STATED PROBLEM
Starting at the line that contains "rear_case();" and stopping at the line that contains "imported = [obj", repeat every line exactly, the two end lines included, and nothing else.

DATA FOR THIS TASK
# # # #
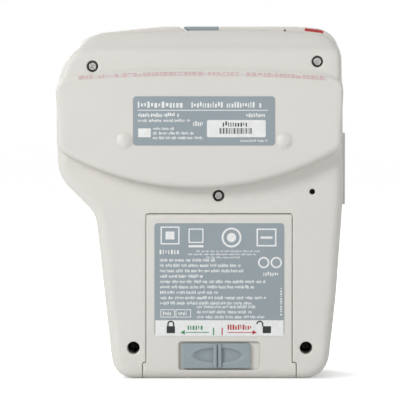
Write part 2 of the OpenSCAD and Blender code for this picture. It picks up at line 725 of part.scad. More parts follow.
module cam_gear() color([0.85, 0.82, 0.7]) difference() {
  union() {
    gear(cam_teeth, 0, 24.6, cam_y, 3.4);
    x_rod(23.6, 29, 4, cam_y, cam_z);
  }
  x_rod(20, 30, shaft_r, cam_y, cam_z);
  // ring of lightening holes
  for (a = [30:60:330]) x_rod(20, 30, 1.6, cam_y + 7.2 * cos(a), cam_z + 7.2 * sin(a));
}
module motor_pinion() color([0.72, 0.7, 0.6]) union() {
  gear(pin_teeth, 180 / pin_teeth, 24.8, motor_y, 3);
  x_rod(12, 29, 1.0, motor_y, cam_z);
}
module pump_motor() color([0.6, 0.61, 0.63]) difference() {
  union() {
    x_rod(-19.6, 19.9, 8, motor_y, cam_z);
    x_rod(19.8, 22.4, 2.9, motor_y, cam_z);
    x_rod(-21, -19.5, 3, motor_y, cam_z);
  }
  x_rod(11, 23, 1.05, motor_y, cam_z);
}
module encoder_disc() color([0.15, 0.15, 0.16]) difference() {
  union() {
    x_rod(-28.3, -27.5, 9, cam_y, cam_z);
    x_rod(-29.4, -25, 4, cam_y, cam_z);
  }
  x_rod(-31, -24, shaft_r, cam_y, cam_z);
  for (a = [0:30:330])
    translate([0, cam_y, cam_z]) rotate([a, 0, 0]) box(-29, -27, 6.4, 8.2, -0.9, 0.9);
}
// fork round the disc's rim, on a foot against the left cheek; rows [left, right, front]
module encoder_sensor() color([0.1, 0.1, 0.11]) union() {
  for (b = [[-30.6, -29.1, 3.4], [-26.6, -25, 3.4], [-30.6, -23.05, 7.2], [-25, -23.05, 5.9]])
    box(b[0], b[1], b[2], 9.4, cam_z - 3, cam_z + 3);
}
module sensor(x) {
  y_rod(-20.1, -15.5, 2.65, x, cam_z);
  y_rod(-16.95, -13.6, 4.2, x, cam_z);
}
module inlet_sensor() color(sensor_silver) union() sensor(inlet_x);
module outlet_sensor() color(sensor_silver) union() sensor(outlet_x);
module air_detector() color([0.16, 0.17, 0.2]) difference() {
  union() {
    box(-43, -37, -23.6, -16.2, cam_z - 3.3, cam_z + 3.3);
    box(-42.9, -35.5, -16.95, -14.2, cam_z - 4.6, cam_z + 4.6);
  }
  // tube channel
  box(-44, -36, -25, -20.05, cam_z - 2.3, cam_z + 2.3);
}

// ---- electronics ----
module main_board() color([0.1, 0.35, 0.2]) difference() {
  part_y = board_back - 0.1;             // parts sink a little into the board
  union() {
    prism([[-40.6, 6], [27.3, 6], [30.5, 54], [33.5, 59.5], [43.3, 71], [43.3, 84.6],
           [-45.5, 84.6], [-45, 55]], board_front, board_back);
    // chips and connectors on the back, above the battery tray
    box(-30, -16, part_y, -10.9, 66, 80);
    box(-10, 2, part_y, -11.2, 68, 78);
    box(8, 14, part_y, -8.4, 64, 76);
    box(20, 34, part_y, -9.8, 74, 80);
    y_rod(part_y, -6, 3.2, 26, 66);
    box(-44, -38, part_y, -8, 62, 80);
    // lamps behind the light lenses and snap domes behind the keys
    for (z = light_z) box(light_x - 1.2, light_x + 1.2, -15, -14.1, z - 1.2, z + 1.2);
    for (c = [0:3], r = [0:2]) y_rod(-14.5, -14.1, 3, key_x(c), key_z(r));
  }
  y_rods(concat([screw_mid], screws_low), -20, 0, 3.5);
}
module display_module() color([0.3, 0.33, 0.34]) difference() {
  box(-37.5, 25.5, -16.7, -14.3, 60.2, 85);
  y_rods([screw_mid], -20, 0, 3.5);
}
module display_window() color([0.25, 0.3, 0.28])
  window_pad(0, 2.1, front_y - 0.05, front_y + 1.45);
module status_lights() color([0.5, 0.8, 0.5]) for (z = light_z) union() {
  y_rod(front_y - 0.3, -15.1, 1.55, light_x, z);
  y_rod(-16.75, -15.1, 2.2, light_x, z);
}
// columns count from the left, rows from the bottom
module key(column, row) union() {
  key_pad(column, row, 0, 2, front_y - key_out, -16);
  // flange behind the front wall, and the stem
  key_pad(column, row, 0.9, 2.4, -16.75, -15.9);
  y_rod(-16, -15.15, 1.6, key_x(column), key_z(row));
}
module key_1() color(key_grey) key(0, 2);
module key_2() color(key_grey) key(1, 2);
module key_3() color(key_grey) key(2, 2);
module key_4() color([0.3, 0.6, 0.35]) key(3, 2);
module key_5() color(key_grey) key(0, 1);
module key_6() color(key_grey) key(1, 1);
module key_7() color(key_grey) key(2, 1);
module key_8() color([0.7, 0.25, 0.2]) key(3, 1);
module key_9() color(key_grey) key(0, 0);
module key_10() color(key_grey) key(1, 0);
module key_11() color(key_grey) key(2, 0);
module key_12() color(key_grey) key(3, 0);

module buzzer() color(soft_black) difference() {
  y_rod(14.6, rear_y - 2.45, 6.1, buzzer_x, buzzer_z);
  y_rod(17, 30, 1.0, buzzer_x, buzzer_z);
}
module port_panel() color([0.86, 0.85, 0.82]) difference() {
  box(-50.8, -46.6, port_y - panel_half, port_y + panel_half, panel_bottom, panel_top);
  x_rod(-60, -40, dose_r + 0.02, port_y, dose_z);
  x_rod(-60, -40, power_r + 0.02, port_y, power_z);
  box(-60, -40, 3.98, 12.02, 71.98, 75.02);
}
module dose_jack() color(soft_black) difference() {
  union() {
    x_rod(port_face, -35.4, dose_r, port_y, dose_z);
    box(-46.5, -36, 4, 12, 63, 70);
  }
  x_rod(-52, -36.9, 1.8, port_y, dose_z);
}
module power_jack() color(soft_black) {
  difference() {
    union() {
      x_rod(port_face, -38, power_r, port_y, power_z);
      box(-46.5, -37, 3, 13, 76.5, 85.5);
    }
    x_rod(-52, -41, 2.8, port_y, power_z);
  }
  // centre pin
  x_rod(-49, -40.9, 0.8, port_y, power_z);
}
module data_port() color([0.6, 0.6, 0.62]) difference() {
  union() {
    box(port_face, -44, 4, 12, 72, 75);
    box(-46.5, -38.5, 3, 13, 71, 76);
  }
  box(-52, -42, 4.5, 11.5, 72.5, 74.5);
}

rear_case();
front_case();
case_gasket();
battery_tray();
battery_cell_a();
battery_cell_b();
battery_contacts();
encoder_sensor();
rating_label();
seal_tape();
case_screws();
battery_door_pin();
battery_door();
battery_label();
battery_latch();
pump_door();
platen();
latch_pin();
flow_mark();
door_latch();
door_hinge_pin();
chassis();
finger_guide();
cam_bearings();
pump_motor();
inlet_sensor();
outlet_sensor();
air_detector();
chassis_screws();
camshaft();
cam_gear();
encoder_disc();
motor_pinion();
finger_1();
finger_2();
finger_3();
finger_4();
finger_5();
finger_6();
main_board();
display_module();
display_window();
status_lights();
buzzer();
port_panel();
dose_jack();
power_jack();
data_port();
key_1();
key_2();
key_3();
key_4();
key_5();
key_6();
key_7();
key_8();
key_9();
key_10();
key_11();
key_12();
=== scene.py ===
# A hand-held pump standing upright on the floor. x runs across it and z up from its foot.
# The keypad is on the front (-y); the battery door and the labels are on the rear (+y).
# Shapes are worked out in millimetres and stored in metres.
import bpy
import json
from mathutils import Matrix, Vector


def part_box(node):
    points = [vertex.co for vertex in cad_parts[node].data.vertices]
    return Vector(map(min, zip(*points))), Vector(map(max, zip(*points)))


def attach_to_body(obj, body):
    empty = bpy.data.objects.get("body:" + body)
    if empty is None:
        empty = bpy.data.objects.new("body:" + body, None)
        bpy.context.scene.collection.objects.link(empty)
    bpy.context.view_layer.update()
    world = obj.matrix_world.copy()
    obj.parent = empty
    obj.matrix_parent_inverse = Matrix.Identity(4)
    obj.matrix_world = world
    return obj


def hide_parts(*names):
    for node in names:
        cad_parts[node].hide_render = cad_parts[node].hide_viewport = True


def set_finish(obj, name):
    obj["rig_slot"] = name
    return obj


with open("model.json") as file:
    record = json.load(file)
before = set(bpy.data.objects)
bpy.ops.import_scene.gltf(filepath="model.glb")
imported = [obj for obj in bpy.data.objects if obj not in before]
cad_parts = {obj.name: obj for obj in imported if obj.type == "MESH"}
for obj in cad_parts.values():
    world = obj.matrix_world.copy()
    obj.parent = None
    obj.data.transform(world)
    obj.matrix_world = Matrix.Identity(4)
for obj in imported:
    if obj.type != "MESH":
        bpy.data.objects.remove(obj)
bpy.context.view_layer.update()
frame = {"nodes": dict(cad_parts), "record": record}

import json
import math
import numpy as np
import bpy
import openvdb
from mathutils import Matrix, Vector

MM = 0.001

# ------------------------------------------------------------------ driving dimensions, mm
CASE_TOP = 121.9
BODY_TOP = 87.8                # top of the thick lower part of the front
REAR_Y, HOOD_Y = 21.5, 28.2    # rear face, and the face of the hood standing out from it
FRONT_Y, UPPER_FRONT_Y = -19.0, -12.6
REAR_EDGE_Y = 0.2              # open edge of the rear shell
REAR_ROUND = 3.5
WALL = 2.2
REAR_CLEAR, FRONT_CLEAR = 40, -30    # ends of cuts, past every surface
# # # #
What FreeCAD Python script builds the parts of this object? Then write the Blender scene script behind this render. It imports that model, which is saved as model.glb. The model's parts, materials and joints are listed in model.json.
# # # #
RESPONSE
rear_case();
front_case();
case_gasket();
battery_tray();
battery_cell_a();
battery_cell_b();
battery_contacts();
encoder_sensor();
rating_label();
seal_tape();
case_screws();
battery_door_pin();
battery_door();
battery_label();
battery_latch();
pump_door();
platen();
latch_pin();
flow_mark();
door_latch();
door_hinge_pin();
chassis();
finger_guide();
cam_bearings();
pump_motor();
inlet_sensor();
outlet_sensor();
air_detector();
chassis_screws();
camshaft();
cam_gear();
encoder_disc();
motor_pinion();
finger_1();
finger_2();
finger_3();
finger_4();
finger_5();
finger_6();
main_board();
display_module();
display_window();
status_lights();
buzzer();
port_panel();
dose_jack();
power_jack();
data_port();
key_1();
key_2();
key_3();
key_4();
key_5();
key_6();
key_7();
key_8();
key_9();
key_10();
key_11();
key_12();
=== scene.py ===
# A hand-held pump standing upright on the floor. x runs across it and z up from its foot.
# The keypad is on the front (-y); the battery door and the labels are on the rear (+y).
# Shapes are worked out in millimetres and stored in metres.
import bpy
import json
from mathutils import Matrix, Vector


def part_box(node):
    points = [vertex.co for vertex in cad_parts[node].data.vertices]
    return Vector(map(min, zip(*points))), Vector(map(max, zip(*points)))


def attach_to_body(obj, body):
    empty = bpy.data.objects.get("body:" + body)
    if empty is None:
        empty = bpy.data.objects.new("body:" + body, None)
        bpy.context.scene.collection.objects.link(empty)
    bpy.context.view_layer.update()
    world = obj.matrix_world.copy()
    obj.parent = empty
    obj.matrix_parent_inverse = Matrix.Identity(4)
    obj.matrix_world = world
    return obj


def hide_parts(*names):
    for node in names:
        cad_parts[node].hide_render = cad_parts[node].hide_viewport = True


def set_finish(obj, name):
    obj["rig_slot"] = name
    return obj


with open("model.json") as file:
    record = json.load(file)
before = set(bpy.data.objects)
bpy.ops.import_scene.gltf(filepath="model.glb")
imported = [obj for obj in bpy.data.objects if obj not in before]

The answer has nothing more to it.